Efforts in Congress to fast-track passage of an economic "stimulus" package coupled with expansion of the children's health-care program (SCHIP) seems to confirm suspicions that a government monopoly on health care is the congressional majority's goal. Taken together, these two pieces of legislation would give liberals a sizable down payment on nationalizing health care, according to The Heritage Foundation.

The Heritage Foundation notes that while private spending on health care is declining as a percentage of total funds spent, the federal government's share is rising.

Kimberley A. Strassel, in an opinion piece in the Wall Street Journal, called the bill that was ostensibly crafted to revive our economy "a behemoth that has allowed Democrats to speed up the takeover of health care under cover of an economic crisis."

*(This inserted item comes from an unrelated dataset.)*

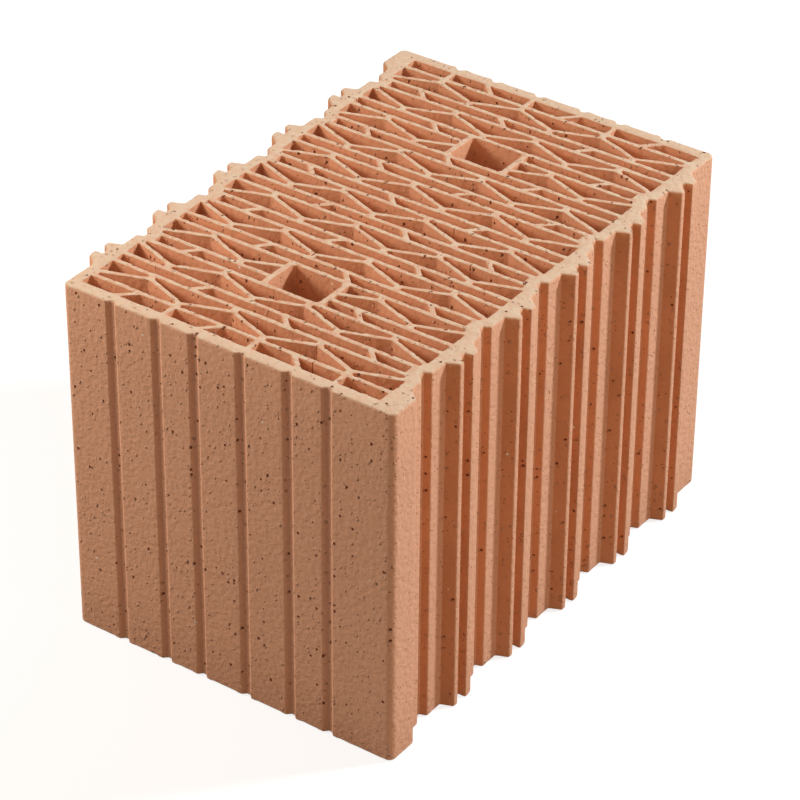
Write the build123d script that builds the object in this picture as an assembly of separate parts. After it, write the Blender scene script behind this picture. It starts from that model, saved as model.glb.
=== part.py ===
from build123d import *
from math import hypot
import os

# A hollow clay block for walls, extruded as one fired piece.
# Lengths are in millimetres. X runs along the wall, Y through its thickness from the
# outer face to the inner one, and Z up the holes. The block stands on its bed face at
# Z = 0 with its centre on the Z axis. A half turn about Z maps the block onto itself,
# so only the left side, the back face and the front hand hole are described.

# Driving sizes
laying_length = 242.0
wall_thickness = 362.0
block_height = 250.0
tongue_height = 8.2

# Walls and webs
side_wall = 7.9
end_wall = 9.2
web = 3.3
zigzag_web = 3.2
neck_width = 4.5
grip_wall = 3.8

# Hole pattern
column_count = 8
zigzag_row_count = 11
end_slot_height = 8.7
zigzag_pitch = 20.3
blunt_end = 2.2
slot_inset = 5.3
grip_width = 38.0
rows_before_grip_count = 2

# Rounding
corner_radius = 5.0
grip_radius = 3.0

# Slants of the dividers in the front half of the thin rows, by column. 1 leans right
# towards the back, -1 leans left and 0 is square to the row. The grip takes the place
# of the dividers between columns 2 and 5 of its row.
divider_slants = [
    {1: 1, 2: 0, 3: 1, 4: 0, 5: -1, 6: 0},
    {2: 1, 4: -1, 6: -1},
    {1: 1, 5: -1},
    {2: 1, 4: -1, 6: -1},
    {1: 1, 3: 1, 5: -1},
    {2: 1, 4: -1, 6: -1},
]

# Places derived from the sizes above
half_body = (laying_length - tongue_height) / 2
half_depth = wall_thickness / 2
field_half = half_body - side_wall
column_pitch = 2 * field_half / (column_count - 1)
columns = [-field_half + i * column_pitch for i in range(column_count)]
outer_web_y = half_depth - end_wall - end_slot_height - web / 2
row_pitch = (2 * outer_web_y - zigzag_pitch) / (zigzag_row_count - 1)
zigzag_rows = [(j - (zigzag_row_count - 1) / 2) * row_pitch for j in range(zigzag_row_count)]
zigzag_clear = zigzag_pitch - web
thin_clear = row_pitch - zigzag_pitch - web


def thin_row_edges(row):
    """Front and back faces of thin row 0 (at the front) to zigzag_row_count."""
    if row == 0:
        return -half_depth + end_wall, -outer_web_y - web / 2
    front = zigzag_rows[row - 1] + (zigzag_pitch + web) / 2
    if row == zigzag_row_count:
        return front, half_depth - end_wall
    return front, front + thin_clear


def thin_row_centre(row):
    """Middle of a thin row."""
    return sum(thin_row_edges(row)) / 2


def flat_face(points):
    """A plane face inside a closed line of points."""
    return make_face(Polyline(*points, close=True))


# Side joint: each tongue has a long flank, two crests with a notch between them and a
# steep flank. Each point is a place along Y from the tongue's centre, a share of the
# tongue's height, and the radius there. A groove has a steep flank and a long one.
notch_floor_share = 0.36
tongue_shape = [
    (-16.0, 0.0, 5.0),
    (-9.4, 1.0, 2.5),
    (-3.7, 1.0, 1.0),
    (-2.7, notch_floor_share, 0.8),
    (0.6, notch_floor_share, 1.5),
    (5.0, 1.0, 1.8),
    (8.8, 1.0, 1.8),
    (12.2, 0.0, 1.0),
]
corner_tongue_shape = tongue_shape[:2]
groove_floor_share = -0.56
side_groove_shape = [
    (-4.6, 0.0, 1.6),
    (-2.6, groove_floor_share, 0.8),
    (0.6, groove_floor_share, 1.2),
    (5.7, 0.0, 3.0),
]


def side_points(shape, centre):
    """Points of one tongue or groove on the left side, as (x, y, radius)."""
    base = -half_body
    return [(base - share * tongue_height, centre + along, radius) for along, share, radius in shape]


def left_side():
    """The left side from the front corner to the back corner."""
    points = [(-half_body, -half_depth, corner_radius)]
    for row in range(1, zigzag_row_count):
        shape = tongue_shape if row % 2 else side_groove_shape
        points += side_points(shape, thin_row_centre(row))
    points += side_points(corner_tongue_shape, thin_row_centre(zigzag_row_count))
    points.append((-half_body - tongue_height, half_depth, corner_radius))
    return points


# Plaster grooves in the front and back faces, one near each inner column, with the
# shift of each front groove from its column
plaster_groove_depth = 2.3
plaster_groove_mouth = 7.6
plaster_groove_floor = 2.5
plaster_groove_shifts = [-2.1, 0.7, -2.9, 0.3, 3.1, 0.1]


def back_face():
    """The back face's grooves from left to right."""
    points = []
    for column, shift in reversed(list(zip(columns[1:-1], plaster_groove_shifts))):
        centre = -column - shift
        floor_y = half_depth - plaster_groove_depth
        points += [
            (centre - plaster_groove_mouth / 2, half_depth, 1.2),
            (centre - plaster_groove_floor / 2, floor_y, 0.8),
            (centre + plaster_groove_floor / 2, floor_y, 0.8),
            (centre + plaster_groove_mouth / 2, half_depth, 1.2),
        ]
    return points


def block_outline():
    """The outline of the whole block."""
    half = left_side() + back_face()
    other_half = [(-x, -y, radius) for x, y, radius in half]
    corners = [(x, y) for x, y, _ in half + other_half]
    radii = [radius for _, _, radius in half + other_half]
    return make_face(FilletPolyline(*corners, radius=radii, close=True))


def zigzag_cells(row):
    """Cells on both sides of the zigzag web in one row."""
    rise = (zigzag_clear - 2 * blunt_end - zigzag_web) / (column_pitch - neck_width)
    peak = blunt_end + rise * (column_pitch - neck_width / 2)
    cells = []
    for i, x in enumerate(columns):
        # The web touches the row's back face at every other column
        touches_back = (i + row) % 2 == 1
        side = 1 if touches_back else -1
        base = zigzag_rows[row] - side * zigzag_clear / 2
        points = []
        if i > 0:
            left = x - column_pitch + neck_width / 2
            points += [(left, base), (left, base + side * blunt_end)]
        else:
            points += [(x, base)]
        points.append((x, base + side * peak))
        if i < column_count - 1:
            right = x + column_pitch - neck_width / 2
            points += [(right, base + side * blunt_end), (right, base)]
        else:
            points += [(x, base)]
        cells.append(flat_face(points))
    return cells


def thin_row_cells(row):
    """Cells between the dividers of one thin row."""
    last = zigzag_row_count
    if row <= last // 2:
        slants = divider_slants[row]
    else:
        slants = {column_count - 1 - i: slant for i, slant in divider_slants[last - row].items()}
    front, back = thin_row_edges(row)
    run = (back - front) / 2
    # A slot that ends behind a side groove stops short of it
    left_end = -field_half + (slot_inset if row % 2 == 0 and row > 0 else 0)
    right_end = field_half - (slot_inset if row % 2 == 1 and row < last else 0)
    cells = []
    left_front = left_back = left_end
    for i in sorted(slants):
        # The divider's middle at the row's front and back, and half its width along X
        middle_front = columns[i] - slants[i] * run
        middle_back = columns[i] + slants[i] * run
        half_web = web / 2 * hypot(1, slants[i])
        right_front, right_back = middle_front - half_web, middle_back - half_web
        cells.append([(left_front, front), (right_front, front), (right_back, back), (left_back, back)])
        left_front, left_back = middle_front + half_web, middle_back + half_web
    cells.append([(left_front, front), (right_end, front), (right_end, back), (left_back, back)])
    return [flat_face(points) for points in cells]


def grip_box(margin):
    """The front hand hole's rectangle, grown sideways by a margin."""
    front = thin_row_edges(rows_before_grip_count)[0]
    back = zigzag_rows[rows_before_grip_count] + zigzag_clear / 2
    return Pos(0, (front + back) / 2) * Rectangle(grip_width + 2 * margin, back - front)


def section():
    """The block's section with all its holes."""
    cells = []
    for row in range(zigzag_row_count):
        cells += zigzag_cells(row)
    for row in range(zigzag_row_count + 1):
        cells += thin_row_cells(row)
    grip_surround = grip_box(grip_wall)
    grip = fillet(grip_box(0).vertices(), grip_radius)
    half_turn = Rot(0, 0, 180)
    holes = Sketch() + cells
    holes -= [grip_surround, half_turn * grip_surround]
    holes += [grip, half_turn * grip]
    return block_outline() - holes


os.makedirs("parts", exist_ok=True)
clay_block = extrude(section(), amount=block_height)
export_step(clay_block, "parts/clay_block.step")
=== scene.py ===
import math

import bmesh
import bpy
from mathutils import Matrix, Vector, noise
from mathutils.geometry import delaunay_2d_cdt, intersect_line_line_2d


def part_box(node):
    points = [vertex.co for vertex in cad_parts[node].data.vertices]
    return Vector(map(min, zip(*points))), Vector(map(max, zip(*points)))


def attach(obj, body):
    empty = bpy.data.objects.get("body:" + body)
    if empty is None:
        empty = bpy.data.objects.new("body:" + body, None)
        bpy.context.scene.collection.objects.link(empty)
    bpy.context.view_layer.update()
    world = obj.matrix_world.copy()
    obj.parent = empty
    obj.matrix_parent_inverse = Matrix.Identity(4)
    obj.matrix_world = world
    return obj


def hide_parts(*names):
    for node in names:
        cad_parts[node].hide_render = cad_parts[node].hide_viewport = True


# A hollow fired clay block, dressed for a studio picture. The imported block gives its
# section. The visible piece is that section with the slight faults of extruded clay:
# wandering webs, softened corners, and broken arrises round the ground bed faces.

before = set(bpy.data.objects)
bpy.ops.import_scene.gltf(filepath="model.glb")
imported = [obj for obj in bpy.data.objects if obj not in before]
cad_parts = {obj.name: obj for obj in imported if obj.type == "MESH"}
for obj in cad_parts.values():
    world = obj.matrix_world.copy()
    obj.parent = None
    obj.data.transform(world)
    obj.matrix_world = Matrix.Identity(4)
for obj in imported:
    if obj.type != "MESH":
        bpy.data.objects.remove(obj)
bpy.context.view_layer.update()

MM = 0.001
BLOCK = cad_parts["clay_block"]
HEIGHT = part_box("clay_block")[1].z

# Camera, fitted to the corners and holes in the photograph
CAMERA_AZIMUTH = math.radians(35.051)
CAMERA_ELEVATION = math.radians(33.524)
CAMERA_ROLL = math.radians(0.523)
CAMERA_DISTANCE = 2.225
CAMERA_LENS = 158.55
CAMERA_SENSOR = 36
CAMERA_AIM = Vector((3.95, -2.53, 118.45)) * MM


def make_camera():
    """The camera looks at the aim point from the azimuth and elevation, then rolls."""
    back = Vector((
        math.sin(CAMERA_AZIMUTH) * math.cos(CAMERA_ELEVATION),
        -math.cos(CAMERA_AZIMUTH) * math.cos(CAMERA_ELEVATION),
        math.sin(CAMERA_ELEVATION),
    ))
    right = Vector((0, 0, 1)).cross(back).normalized()
    up = back.cross(right)
    turned_right = right * math.cos(CAMERA_ROLL) + up * math.sin(CAMERA_ROLL)
    turned_up = up * math.cos(CAMERA_ROLL) - right * math.sin(CAMERA_ROLL)
    axes = Matrix((turned_right, turned_up, back)).transposed().to_4x4()
    data = bpy.data.cameras.new("camera")
    data.lens = CAMERA_LENS
    data.sensor_width = CAMERA_SENSOR
    camera = bpy.data.objects.new("camera", data)
    camera.matrix_world = Matrix.Translation(CAMERA_AIM + back * CAMERA_DISTANCE) @ axes
    bpy.context.scene.collection.objects.link(camera)
    bpy.context.scene.camera = camera


# Points along the outlines
POINT_STEP = 2.1 * MM
CORNER_CUT = 1.0 * MM
LONGEST_CUT_SHARE = 0.45
CORNER_STEPS = 3
SHARP_TURN = math.radians(25)

# Uneven walls: how far they are off, and the size of the bumps
WANDER = 0.35 * MM
SLOW_WANDER_SIZE = 16 * MM
SLOW_WANDER_SHARE = 1.3
FINE_WANDER_SIZE = 6 * MM
FINE_WANDER_SHARE = 0.6
THICKNESS_CHANGE = 0.22 * MM
FACE_DIP = 0.25 * MM
RELIEF_SIZE = 5 * MM
# A step up the block counts for this much of one across it, so the bumps are long
# the way the clay was extruded
UPRIGHT_SCALE = 0.15

# Arrises round the bed faces: their size, how it changes along the edge, and the chips
OUTER_ARRIS = 1.7 * MM
OUTER_WEAR = 0.25
OUTER_WEAR_SIZE = 9 * MM
HOLE_ARRIS = 0.32 * MM
HOLE_WEAR = 1.2
HOLE_WEAR_SIZE = 3 * MM
CHIP = 1.3 * MM
CHIP_SIZE = 2.6 * MM
CHIP_START = 0.34
CHIP_RANGE = 0.3
# Depth and set-back of each ring of points round a bed face, as shares of the arris
OUTER_RINGS = [(0.0, 1.0), (0.13, 0.5), (0.5, 0.13), (1.0, 0.0)]
HOLE_RINGS = [(0.0, 1.0), (0.35, 0.35), (1.0, 0.0)]
# Where an arris would fold over itself: how many points a fold spans at most, how much
# the arris shrinks there at a time, and how fast it may grow along the edge
LONGEST_FOLD = 16
SHRINK = 0.85
ARRIS_SLOPE = 0.6
# Heights at which a wall has a ring of points between its arrises
WALL_LEVELS = [HEIGHT - 40 * MM, HEIGHT / 2, 40 * MM]

# Edges sharper than this stay sharp in the shading
SMOOTH_ANGLE = math.radians(38)

# Points nearer than this count as one, and points this near the top count as on it
WELD_DISTANCE = 1e-6
LEVEL_TOLERANCE = 1e-5


def section_loops():
    """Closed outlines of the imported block's top face, each with the clay on its left."""
    mesh = bmesh.new()
    mesh.from_mesh(BLOCK.data)
    bmesh.ops.remove_doubles(mesh, verts=mesh.verts, dist=WELD_DISTANCE)
    # The faces are taken in their own order, so that every run gives the same loops
    lowest = HEIGHT - LEVEL_TOLERANCE
    is_top = {face: all(v.co.z > lowest for v in face.verts) for face in mesh.faces}
    following = {}
    for face in [face for face in mesh.faces if is_top[face]]:
        for loop in face.loops:
            if sum(is_top[other] for other in loop.edge.link_faces) == 1:
                start = loop.vert
                following[start] = loop.link_loop_next.vert
    loops = []
    while following:
        start = next(iter(following))
        points = []
        vert = start
        while vert in following:
            points.append(vert.co.to_2d())
            vert = following.pop(vert)
        loops.append(points)
    mesh.free()
    return sorted(loops, key=lambda points: -length_of(points))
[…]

Liberals are pursuing a new strategy, Strassel wrote, "to stealthily and incrementally expand government control." According to the New York Times, the economic recovery legislation dedicates $127 billion in the near term to health care.

The House version of the bill (and the Senate version as it stands today) includes funding for a Federal Coordinating Council for Comparative Effectiveness Research that many believe will be the vehicle that oversees the not-so-subtle introduction of nationalized health care. The council, which will be made up of 15 individuals appointed by the president from the health-care fields, is labeled as "Healthcare Research and Quality" in the Senate version of the bill.

Also tucked into the stimulus bill adopted by the House is $600 million for the training of nurses and primary care physicians and dentists to provide care in communities that lack sufficient health-care outlets. While this sounds innocuous enough, a statement (104 KB PDF) from the office of David Obey (D-WI), chairman of the House Committee on Appropriations, references this line item as:

"Training Primary Care Providers: $600 million to address shortages and prepare our country for universal healthcare by training primary healthcare providers including doctors, dentists, and nurses as well as helping pay medical school expenses for students who agree to practice in underserved communities through the National Health Service Corps." [emphasis mine]

We can be thankful that Rep. Obey is at least candid enough to share that a great deal of what is in the bill is a down payment on "universal healthcare."

Americans cannot say they were not warned about their government's intentions when it comes to creating a government-run health-care monopoly.